Of all the lines in the material below, how many include the string "their"? Give the number only.

=== Items ===

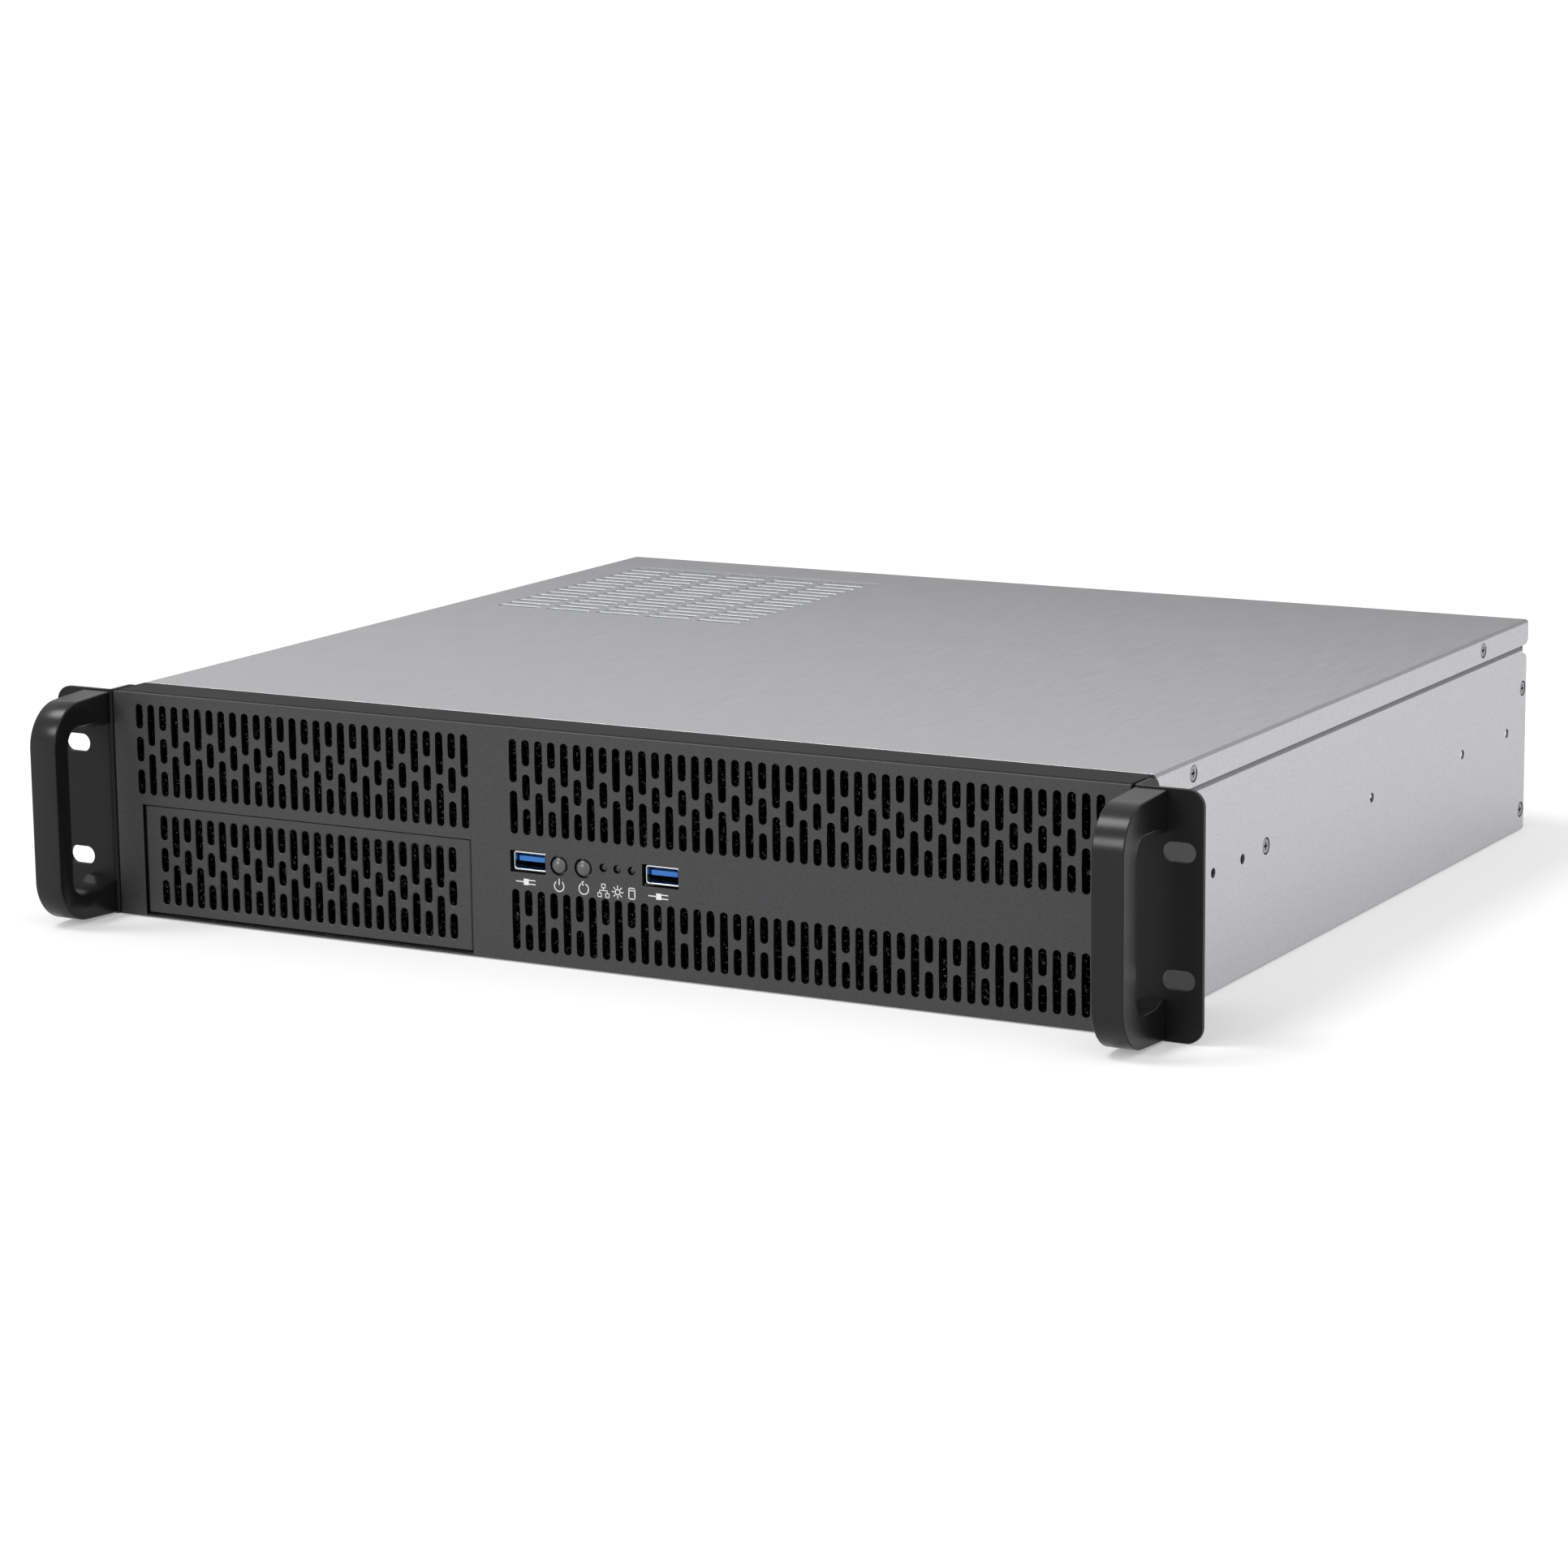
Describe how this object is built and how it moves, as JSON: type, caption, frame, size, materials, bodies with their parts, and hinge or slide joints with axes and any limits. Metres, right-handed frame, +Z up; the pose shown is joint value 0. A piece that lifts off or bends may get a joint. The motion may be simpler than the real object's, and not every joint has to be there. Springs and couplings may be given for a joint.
{
  "type": "rackmount server case",
  "caption": "Short two-unit rackmount server case: grey steel tub and cover, black slotted front with a bay cover, rack ears and moulded handles.",
  "frame": {"origin": "middle of the whole case's footprint, on the plane of the floor's underside", "axes": "+X to the right seen from the front, +Y from the front to the rear, +Z up"},
  "size_m": [0.4826, 0.425, 0.088],
  "materials": {
    "steel": "satin zinc-coated sheet",
    "blank": "satin zinc-coated sheet",
    "black_powder": "fine black powder coat",
    "handle_black": "moulded, satin gloss",
    "foam": "open-cell foam",
    "brass": "turned",
    "screw": "zinc plated",
    "board": "varnished circuit board",
    "key": "gloss",
    "plunger": "moulded",
    "switch": "moulded",
    "socket_steel": "bright tin plate",
    "socket_blue": "moulded",
    "lamp": "clear moulded"
  },
  "bodies": {
    "case": {"bay_cover": "black_powder", "board_standoffs": "brass", "chassis_base": "steel", "cover_screws": "screw", "disk_lamp": "lamp", "drive_cage": "steel", "fan_bracket": "steel", "foam_filter_bay": "foam", "foam_filter_left": "foam", "foam_filter_right_lower": "foam", "foam_filter_right_upper": "foam", "front_frame": "black_powder", "front_io_board": "board", "front_panel": "black_powder", "handle_left": "handle_black", "handle_right": "handle_black", "io_board_posts": "brass", "network_lamp": "lamp", "power_lamp": "lamp", "power_switch": "switch", "rack_ear_left": "black_powder", "rack_ear_right": "black_powder", "rear_panel": "steel", "reset_switch": "switch", "slot_blank_1": "blank", "slot_blank_2": "blank", "slot_blank_3": "blank", "slot_blank_4": "blank", "supply_rest": "steel", "top_cover": "steel", "usb_shell_left": "socket_steel", "usb_shell_right": "socket_steel", "usb_tongue_left": "socket_blue", "usb_tongue_right": "socket_blue"},
    "power_key": {"power_button": "key", "power_plunger": "plunger"},
    "reset_key": {"reset_button": "key", "reset_plunger": "plunger"}
  },
  "joints": [
    {"name": "power_press", "type": "slide", "parent": "case", "child": "power_key", "axis": [0, 1, 0], "range_m": [0, 0.001], "stiffness_N_per_m": 800},
    {"name": "reset_press", "type": "slide", "parent": "case", "child": "reset_key", "axis": [0, 1, 0], "range_m": [0, 0.001], "stiffness_N_per_m": 800}
  ]
}
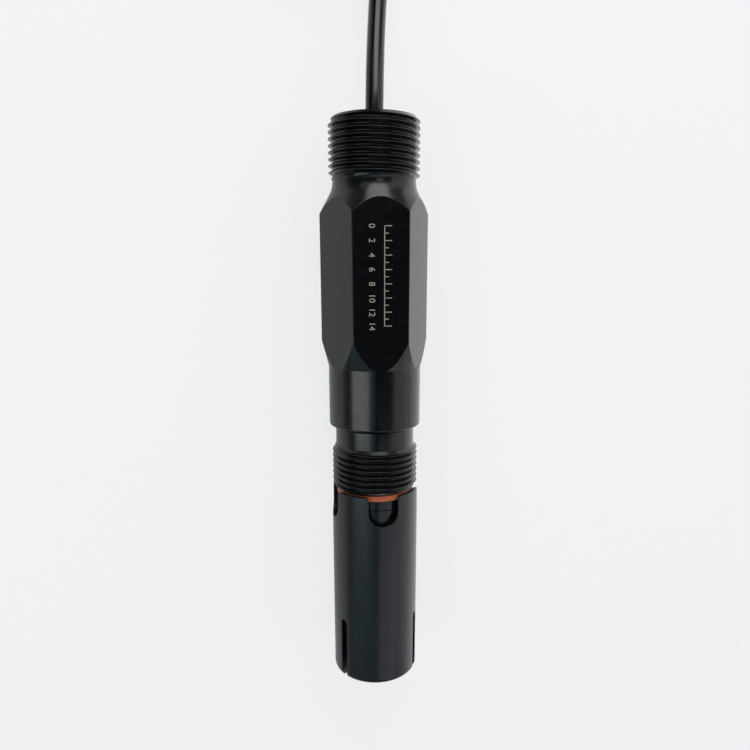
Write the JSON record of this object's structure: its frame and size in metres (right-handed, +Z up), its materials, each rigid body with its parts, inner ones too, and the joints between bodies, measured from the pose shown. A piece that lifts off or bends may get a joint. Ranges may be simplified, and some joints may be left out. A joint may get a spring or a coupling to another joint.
{
  "type": "ph sensor",
  "caption": "Inline pH sensor with a hexagonal black housing, pipe threads at both ends, an orange sealing ring, a slotted guard over its glass bulb and a long cable.",
  "frame": {"origin": "On the table under the middle of the sensor's length, from its top rim to its guard's end, and under its axis. The cable and what is on it are left out of that.", "axes": "+Y runs along the sensor's axis towards the cable end, +Z is up, and the sensor lies with one of its six flats up and another down"},
  "size_m": [0.0576, 0.4004, 0.0327],
  "materials": {
    "housing_plastic": "turned and milled black plastic, satin to glossy",
    "holder_plastic": "turned black plastic, satin",
    "guard_plastic": "turned black plastic tube, satin to glossy",
    "gland_plastic": "moulded black nylon",
    "washer_plastic": "natural nylon",
    "cap_plastic": "moulded plastic",
    "carrier_plastic": "moulded plastic",
    "connector_plastic": "moulded nylon",
    "chip_plastic": "moulded epoxy",
    "board_laminate": "lacquered laminate",
    "plug_resin": "cast resin",
    "junction_ceramic": "porous ceramic",
    "lead_plastic": "extruded insulation",
    "seal_rubber": "moulded rubber",
    "ring_rubber": "moulded silicone rubber, orange",
    "electrode_glass": "blown clear glass",
    "silver_wire": "drawn silver wire",
    "probe_steel": "drawn stainless steel tube",
    "tinned_copper": "tinned copper",
    "cable_jacket": "extruded polyurethane, glossy black",
    "tie_plastic": "moulded nylon",
    "sleeve_plastic": "shrunk sleeving",
    "core_red_plastic": "extruded insulation",
    "core_black_plastic": "extruded insulation",
    "core_green_plastic": "extruded insulation",
    "core_white_plastic": "extruded insulation"
  },
  "bodies": {
    "sensor": {"body_housing": "housing_plastic", "electrode_holder": "holder_plastic", "holder_seal_upper": "seal_rubber", "holder_seal_lower": "seal_rubber", "sealing_ring": "ring_rubber", "electrode_glass": "electrode_glass", "electrode_cap": "cap_plastic", "inner_wire": "silver_wire", "chamber_plug": "plug_resin", "reference_junction": "junction_ceramic", "reference_wire": "silver_wire", "temperature_probe": "probe_steel", "circuit_board": "board_laminate", "board_carrier": "carrier_plastic", "board_connector": "connector_plastic", "board_chips": "chip_plastic", "signal_leads": "lead_plastic", "cable_leads": "lead_plastic", "gland_nut": "gland_plastic", "gland_washer": "washer_plastic", "gland_bush": "seal_rubber", "cable_run": "cable_jacket", "cable_hank": "cable_jacket", "cable_tail": "cable_jacket", "hank_tie_near": "tie_plastic", "hank_tie_far": "tie_plastic", "end_sleeve": "sleeve_plastic", "core_red": "core_red_plastic", "core_black": "core_black_plastic", "core_green": "core_green_plastic", "core_white": "core_white_plastic", "core_ferrules": "tinned_copper"},
    "guard": {"guard": "guard_plastic"}
  },
  "joints": [
    {"name": "guard_slide", "type": "slide", "parent": "sensor", "child": "guard", "axis": [0, -1, 0], "range_m": [0, 0.07]}
  ]
}
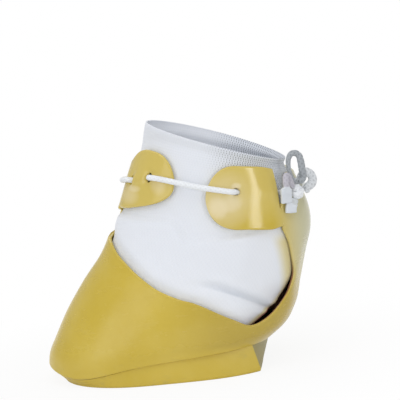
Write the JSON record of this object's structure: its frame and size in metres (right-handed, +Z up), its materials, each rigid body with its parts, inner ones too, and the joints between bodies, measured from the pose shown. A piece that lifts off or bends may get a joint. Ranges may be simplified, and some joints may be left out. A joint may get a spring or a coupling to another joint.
{
  "type": "cattle hoof shoe",
  "caption": "Moulded cattle hoof shoe with a wedge sole, a cloth sock inside, and hinged front and side flaps closed by a lace tied in a bow at the heel.",
  "frame": {"origin": "on the sole's flat underside, below the middle of the wedge", "axes": "+X to the heel, -Y to the laced side, +Z up"},
  "size_m": [0.2069, 0.125, 0.1787],
  "materials": {
    "moulding": "semi-gloss soft moulding",
    "sock_cloth": "open white weave",
    "lace": "braided"
  },
  "bodies": {
    "shoe": {"sole_block": "moulding", "toe_vamp": "moulding", "far_wall": "moulding", "heel_counter": "moulding", "sock": "sock_cloth", "lace_far_run": "lace", "lace_rear_run": "lace", "bow_knot": "lace", "bow_loop_upper": "lace", "bow_loop_rear": "lace", "lace_end_upper": "lace", "lace_end_lower": "lace"},
    "front_flap": {"front_flap": "moulding", "lace_front_span": "lace", "lace_toe_bend": "lace"},
    "near_flap": {"near_flap": "moulding"}
  },
  "joints": [
    {"name": "front_flap_hinge", "type": "hinge", "parent": "shoe", "child": "front_flap", "pos_m": [-0.0108, -0.00726, 0.13606], "axis": [-0.394, -0.0073, -0.9191], "range_deg": [0, 100], "stiffness_Nm_per_rad": 0.06, "deforming": ["lace_toe_bend"]},
    {"name": "near_flap_hinge", "type": "hinge", "parent": "shoe", "child": "near_flap", "pos_m": [0.09833, -0.03555, 0.10325], "axis": [0.0143, 0.1418, 0.9898], "range_deg": [0, 75], "stiffness_Nm_per_rad": 0.04}
  ],
  "couplings": [
    {"joint": "near_flap_hinge", "follows": "front_flap_hinge", "ratio": 0.75}
  ]
}
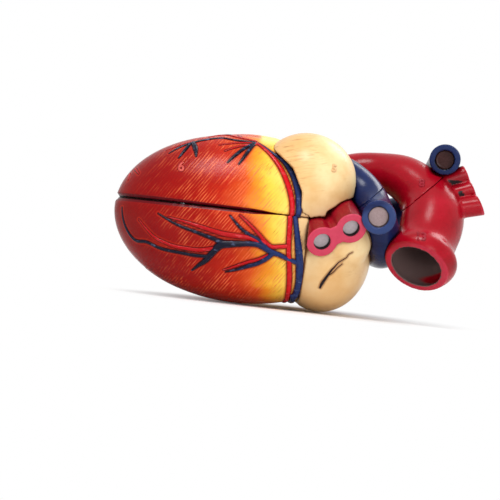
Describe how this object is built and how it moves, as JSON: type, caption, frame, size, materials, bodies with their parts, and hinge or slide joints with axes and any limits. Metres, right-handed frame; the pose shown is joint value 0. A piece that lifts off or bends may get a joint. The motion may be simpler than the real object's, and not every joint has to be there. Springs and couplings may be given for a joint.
{
  "type": "human heart anatomy model",
  "caption": "Life-size painted teaching model of a human heart with its great vessels, parting along a flat plane to show the chambers and valves.",
  "frame": {"origin": "centre of the overall bounding box in X and Y, on the plane the model lies on", "axes": "+X from the apex towards the head end of the great vessels, +Y towards the heart's own right side, +Z from its back to its front (sternal) surface"},
  "size_m": [0.1856, 0.1118, 0.0923],
  "materials": {
    "heart_muscle": "hand-painted gloss, crimson running to orange and yellow",
    "atrium_cream": "hand-painted gloss cream",
    "lung_vein_red": "gloss red with pink end faces and grey plug floors",
    "vessel_blue": "gloss navy",
    "vessel_crimson": "gloss crimson",
    "valve_cream": "gloss cream",
    "papillary_red": "gloss red-brown",
    "coronary_red": "gloss red",
    "coronary_blue": "gloss dark blue",
    "magnet_nickel": "nickel plate",
    "pin_steel": "bright steel"
  },
  "bodies": {
    "back_half": {"back_ventricle_wall": "heart_muscle", "left_atrium": "atrium_cream", "right_atrium": "atrium_cream", "left_pulmonary_veins": "lung_vein_red", "right_pulmonary_veins": "lung_vein_red", "left_pulmonary_artery": "vessel_blue", "right_pulmonary_artery": "vessel_blue", "inferior_vena_cava": "vessel_blue", "aortic_arch": "vessel_crimson", "brachiocephalic_artery": "vessel_crimson", "left_common_carotid_artery": "vessel_crimson", "left_subclavian_artery": "vessel_crimson", "mitral_valve": "valve_cream", "tricuspid_valve": "valve_cream", "papillary_muscles": "papillary_red", "chordae_tendineae": "valve_cream", "back_coronary_arteries": "coronary_red", "back_cardiac_veins": "coronary_blue", "back_magnets": "magnet_nickel", "locating_pins": "pin_steel"},
    "front_half": {"front_ventricle_wall": "heart_muscle", "left_auricle": "atrium_cream", "right_auricle": "atrium_cream", "pulmonary_trunk": "vessel_blue", "ascending_aorta": "vessel_crimson", "superior_vena_cava": "vessel_blue", "left_brachiocephalic_vein": "vessel_blue", "right_brachiocephalic_vein": "vessel_blue", "pulmonary_valve": "valve_cream", "aortic_valve": "valve_cream", "front_coronary_arteries": "coronary_red", "front_cardiac_veins": "coronary_blue", "front_magnets": "magnet_nickel"}
  },
  "joints": [
    {"name": "front_half_lift", "type": "slide", "parent": "back_half", "child": "front_half", "axis": [0, 0, 1], "range_m": [0, 0.06]}
  ]
}
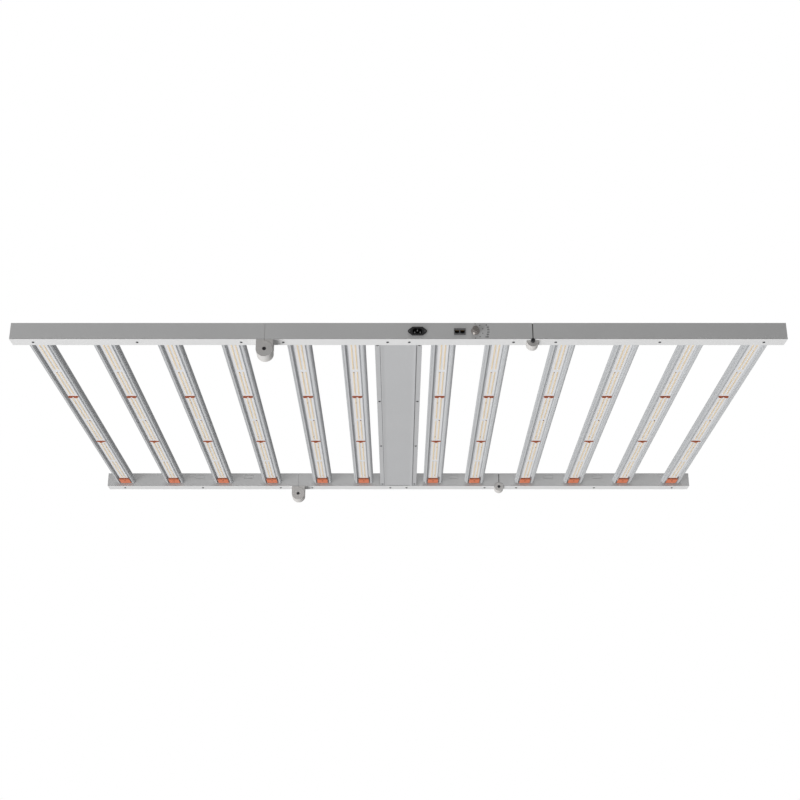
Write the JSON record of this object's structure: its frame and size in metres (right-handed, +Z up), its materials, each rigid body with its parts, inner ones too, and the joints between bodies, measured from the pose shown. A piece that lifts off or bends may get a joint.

===

▶ **Exercise response**
2